I don't really post on here, but thought I'd see if anyone had any suggestions on how to handle a family situation. I live overseas, and my met my fiance abroad. We are planning a destination wedding, knowing that no matter how we cut it, someone will have to travel, so it seemed best to make it small and in a place where everyone can enjoy a vacation. We chose our date based on a number of factors, not the least of which is dependent on work and the fact that I will be moving next spring.
Unfortunately, the timing is such that my sister will have a 3-month-old, plus a toddler at the time of the wedding. She has a number of concerns about traveling with her kids, all of which I understand perfectly. However, when we talk, I feel like I am constantly being barraged by negativity about the choice that we made about having a destination wedding, how hard that makes things for her, etc.. It's set off more than a couple of arguments between us, which is causing me significant stress.

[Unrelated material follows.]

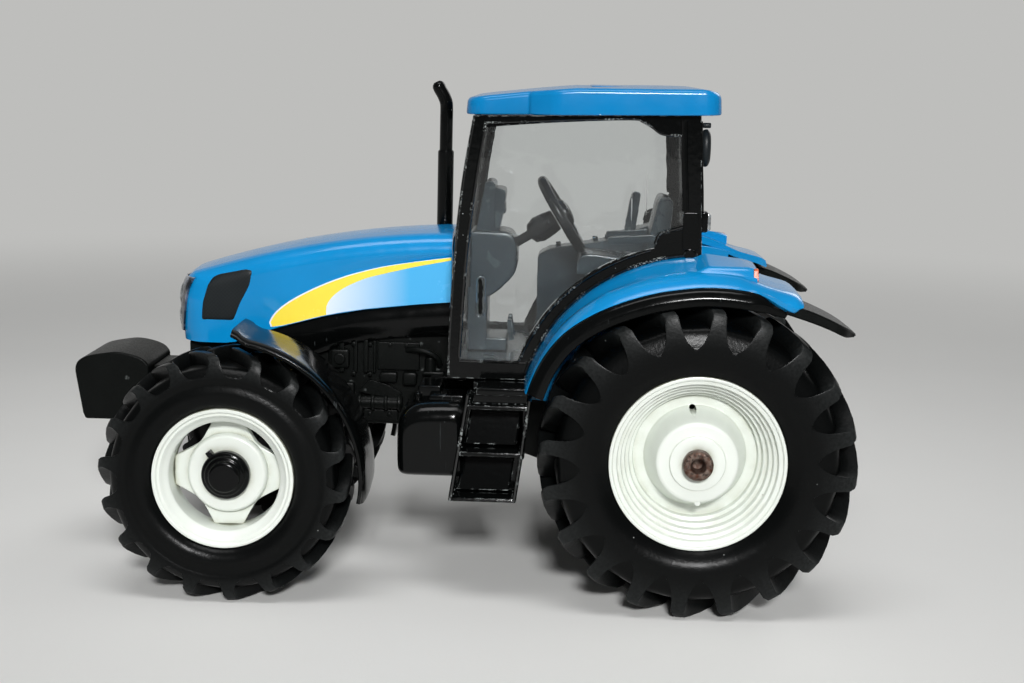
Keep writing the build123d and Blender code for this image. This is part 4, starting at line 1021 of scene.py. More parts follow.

So what I'm really looking for advice on is what can I offer her to calm her nerves about traveling with kids? I don't have kids, so admittedly I don't understand how hard it might or might not be to travel with them. But on the flip side, I feel like she's overreacting. I've offered to meet her and help with luggage when she arrives, I've been trying to make room recommendations based on what she needs, I've tried to explain transportation options, everything I can, but she still just seems so irritated by the fact that she has to travel at all. We even nixed a possible location based on her concerns, and ultimately chose a place with direct flights to limit the burden.
Any suggestions are most welcome - thanks in advance!